En forma muy precisa ha señalado el valiosísimo comentador radiofónico y columnista don Miguel Angel Granados Chapa, que la conducta de Ernesto Zedillo de utilizar los medios de comunicación, de difusión y de presión de que dispone como Presidente de la República, para fines de apoyo electoral partidista, lo colocan en el área que la presente legislación de la materia tipifica como delictuosa. Utilizar los recursos y los medios de que como jefe del poder Ejecutivo dispone, para dar sustento a un partido político y a sus candidatos a puestos de elección popular, es desviar ilegalmente la utilización de esos recursos, incurriendo en una conducta delictuosa. La postura de apoyo zedillista al PRI, a su obra y a sus candidatos, no es solamente opuesta a la imparcialidad requerida, sino también cae en la zona de la ilegalidad tipificada como delictuosa.
Por otra parte, resulta manifiesta la contradicción entre la afirmación presidencial reciente de que se esforzaría por mantener una conveniente y adecuada separación entre el gobierno y el PRI, y la estentórea alabanza del propio Zedillo, aún Presidente, a las nobilísimas tareas desarrolladas por el PRI.
¿Podríamos ahora afirmar que otro de los signos distintivos de la cultura presidencial zedillista es mantener una distancia entre la Presidencia y el partido oficial?
Sin duda posible, otra de las más gruesas falsedades con que se adornaba la nueva cultura presidencial radicaba en la afirmación de que, como el más adecuado camino para la consolidación de la democracia en México, se había construido todo un admirable e infalible sistema para producir y garantizar un proceso electoral, fundado en el libre sufragio ciudadano, pleno de legalidad, de limpieza, de imparcialidad y de confiabilidad.

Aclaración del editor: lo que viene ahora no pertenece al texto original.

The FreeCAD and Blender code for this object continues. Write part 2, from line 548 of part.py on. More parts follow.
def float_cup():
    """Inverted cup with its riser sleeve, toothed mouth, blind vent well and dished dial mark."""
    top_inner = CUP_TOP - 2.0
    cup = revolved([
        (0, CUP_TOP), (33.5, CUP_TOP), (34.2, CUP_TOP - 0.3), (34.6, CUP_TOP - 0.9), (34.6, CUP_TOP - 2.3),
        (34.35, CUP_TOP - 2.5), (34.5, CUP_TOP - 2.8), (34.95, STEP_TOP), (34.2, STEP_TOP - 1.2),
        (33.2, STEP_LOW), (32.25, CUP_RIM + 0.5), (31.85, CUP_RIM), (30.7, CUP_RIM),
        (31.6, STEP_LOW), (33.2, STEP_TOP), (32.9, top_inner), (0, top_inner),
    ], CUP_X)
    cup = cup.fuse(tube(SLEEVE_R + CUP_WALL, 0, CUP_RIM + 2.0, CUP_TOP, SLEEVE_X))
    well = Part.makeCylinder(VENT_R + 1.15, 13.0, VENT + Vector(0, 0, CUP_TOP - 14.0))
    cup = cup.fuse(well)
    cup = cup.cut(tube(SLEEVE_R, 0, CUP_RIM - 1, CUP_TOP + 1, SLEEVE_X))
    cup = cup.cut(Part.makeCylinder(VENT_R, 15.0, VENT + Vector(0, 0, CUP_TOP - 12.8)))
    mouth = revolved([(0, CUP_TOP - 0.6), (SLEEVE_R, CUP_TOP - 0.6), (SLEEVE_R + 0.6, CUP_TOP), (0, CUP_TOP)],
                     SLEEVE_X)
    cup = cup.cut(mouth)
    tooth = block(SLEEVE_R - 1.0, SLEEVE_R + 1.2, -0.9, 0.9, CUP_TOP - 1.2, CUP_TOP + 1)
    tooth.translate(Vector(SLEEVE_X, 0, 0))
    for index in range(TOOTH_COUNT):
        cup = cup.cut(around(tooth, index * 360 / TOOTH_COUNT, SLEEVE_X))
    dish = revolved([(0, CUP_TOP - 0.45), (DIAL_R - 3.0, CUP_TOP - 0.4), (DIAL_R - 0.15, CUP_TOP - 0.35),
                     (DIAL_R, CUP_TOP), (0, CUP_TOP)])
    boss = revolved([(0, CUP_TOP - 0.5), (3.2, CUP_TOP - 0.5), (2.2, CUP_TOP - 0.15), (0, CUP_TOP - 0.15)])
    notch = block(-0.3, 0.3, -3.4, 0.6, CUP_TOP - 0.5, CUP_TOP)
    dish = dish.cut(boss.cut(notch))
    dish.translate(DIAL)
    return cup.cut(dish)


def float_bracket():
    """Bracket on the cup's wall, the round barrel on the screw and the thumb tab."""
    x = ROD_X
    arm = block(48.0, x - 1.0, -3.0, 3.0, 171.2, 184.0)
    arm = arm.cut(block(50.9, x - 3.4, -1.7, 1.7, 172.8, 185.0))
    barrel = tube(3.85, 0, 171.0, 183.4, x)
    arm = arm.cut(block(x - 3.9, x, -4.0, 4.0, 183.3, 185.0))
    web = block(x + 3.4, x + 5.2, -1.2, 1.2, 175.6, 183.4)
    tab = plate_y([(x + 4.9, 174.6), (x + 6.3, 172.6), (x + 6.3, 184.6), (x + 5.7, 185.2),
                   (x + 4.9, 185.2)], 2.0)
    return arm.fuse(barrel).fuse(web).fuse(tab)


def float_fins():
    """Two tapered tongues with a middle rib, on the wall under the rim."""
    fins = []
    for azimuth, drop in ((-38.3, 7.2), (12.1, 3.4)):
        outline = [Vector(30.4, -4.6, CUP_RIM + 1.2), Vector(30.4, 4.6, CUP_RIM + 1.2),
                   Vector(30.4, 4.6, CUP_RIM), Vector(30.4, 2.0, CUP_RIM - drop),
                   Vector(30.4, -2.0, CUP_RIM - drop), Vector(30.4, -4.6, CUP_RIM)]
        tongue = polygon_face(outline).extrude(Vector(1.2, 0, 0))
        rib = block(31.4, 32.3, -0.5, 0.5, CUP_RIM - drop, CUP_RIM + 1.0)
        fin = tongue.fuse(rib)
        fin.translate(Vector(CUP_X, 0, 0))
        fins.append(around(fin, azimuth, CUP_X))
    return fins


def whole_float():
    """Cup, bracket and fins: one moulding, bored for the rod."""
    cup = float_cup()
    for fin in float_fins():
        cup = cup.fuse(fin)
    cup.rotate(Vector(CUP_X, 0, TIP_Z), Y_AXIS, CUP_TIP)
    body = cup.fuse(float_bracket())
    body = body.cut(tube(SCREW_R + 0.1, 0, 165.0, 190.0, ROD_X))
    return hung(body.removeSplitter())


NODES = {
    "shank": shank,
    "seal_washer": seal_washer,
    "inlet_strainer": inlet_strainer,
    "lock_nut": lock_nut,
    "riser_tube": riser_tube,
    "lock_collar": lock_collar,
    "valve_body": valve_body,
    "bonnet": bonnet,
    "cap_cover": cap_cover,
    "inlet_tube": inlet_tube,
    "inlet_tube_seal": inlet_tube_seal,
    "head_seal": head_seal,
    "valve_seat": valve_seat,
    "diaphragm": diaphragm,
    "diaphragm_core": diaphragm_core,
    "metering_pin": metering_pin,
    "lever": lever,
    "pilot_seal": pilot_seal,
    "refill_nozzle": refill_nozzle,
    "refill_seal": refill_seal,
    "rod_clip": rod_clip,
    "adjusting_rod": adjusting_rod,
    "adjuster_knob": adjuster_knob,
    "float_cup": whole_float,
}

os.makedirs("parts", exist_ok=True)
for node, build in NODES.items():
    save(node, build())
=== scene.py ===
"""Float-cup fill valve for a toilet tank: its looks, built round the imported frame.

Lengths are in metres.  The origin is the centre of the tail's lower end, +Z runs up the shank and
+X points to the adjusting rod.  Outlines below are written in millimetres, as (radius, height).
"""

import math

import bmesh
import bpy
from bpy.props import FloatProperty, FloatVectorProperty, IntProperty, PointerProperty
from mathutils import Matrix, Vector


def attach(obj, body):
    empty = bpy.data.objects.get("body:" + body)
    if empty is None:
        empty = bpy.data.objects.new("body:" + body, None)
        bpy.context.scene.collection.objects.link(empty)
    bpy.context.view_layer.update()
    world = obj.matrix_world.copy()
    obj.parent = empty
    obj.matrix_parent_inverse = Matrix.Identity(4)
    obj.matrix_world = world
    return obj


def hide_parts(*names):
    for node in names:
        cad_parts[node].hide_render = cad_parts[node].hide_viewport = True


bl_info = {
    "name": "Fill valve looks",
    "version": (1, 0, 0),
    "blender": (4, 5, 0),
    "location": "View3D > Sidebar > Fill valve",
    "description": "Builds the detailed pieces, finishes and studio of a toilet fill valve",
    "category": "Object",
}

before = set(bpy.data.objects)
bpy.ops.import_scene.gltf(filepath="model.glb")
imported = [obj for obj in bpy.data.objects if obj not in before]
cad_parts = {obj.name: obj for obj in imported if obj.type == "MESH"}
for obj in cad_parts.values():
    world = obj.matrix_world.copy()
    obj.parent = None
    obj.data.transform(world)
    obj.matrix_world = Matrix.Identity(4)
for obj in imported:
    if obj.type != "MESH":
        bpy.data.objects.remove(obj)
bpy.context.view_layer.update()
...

La ilimitada exaltación para el PRI y sus tareas, pronunciada por el presidente Zedillo el sábado 12 de abril, llenó de cieno el proceso electoral en curso, puso en claro que no existe la supuesta distancia entre la Presidencia y el partido oficial y confirmó la conciencia, hoy generalizada, de que la tarea ciudadana por realizar comprende dos etapas: primero, emitir el voto y segundo, imponer al gobierno el respeto de los resultados, aunque ello no favorezca al PRI ni a Del Mazo ni, por supuesto, al neoliberalismo de hambre, desempleo, represión militar e impunidad de los más connotados funcionarios públicos y concesionarios corruptos y de la máxima privatización entreguista.
A pesar de la ostensible voluntad de defenderlos y enaltecerlos que Zedillo demuestra para los priístas, éstos van a terminar con una respuesta contenida en dos refranes:
¡Por favor, no me defiendas compadre!
¡La palabra es de plata, pero el silencio es de oro!
Parecería aconsejable que el partido oficial imponga al jefe de la nación la regla del más estricto silencio durante el periodo electoral. De otra forma, la ``elocuencia presidencial'' se convierte en un factor fuertemente negativo para ellos.
Así, podríamos coincidir todos, con gran sentido democrático: uno de los rasgos obligados de la ``nueva cultura presidencial'' debiera ser la del silencio obligatorio, tan semejante al oro que antes llenaba arcas, hoy pletóricas de billetes verdes.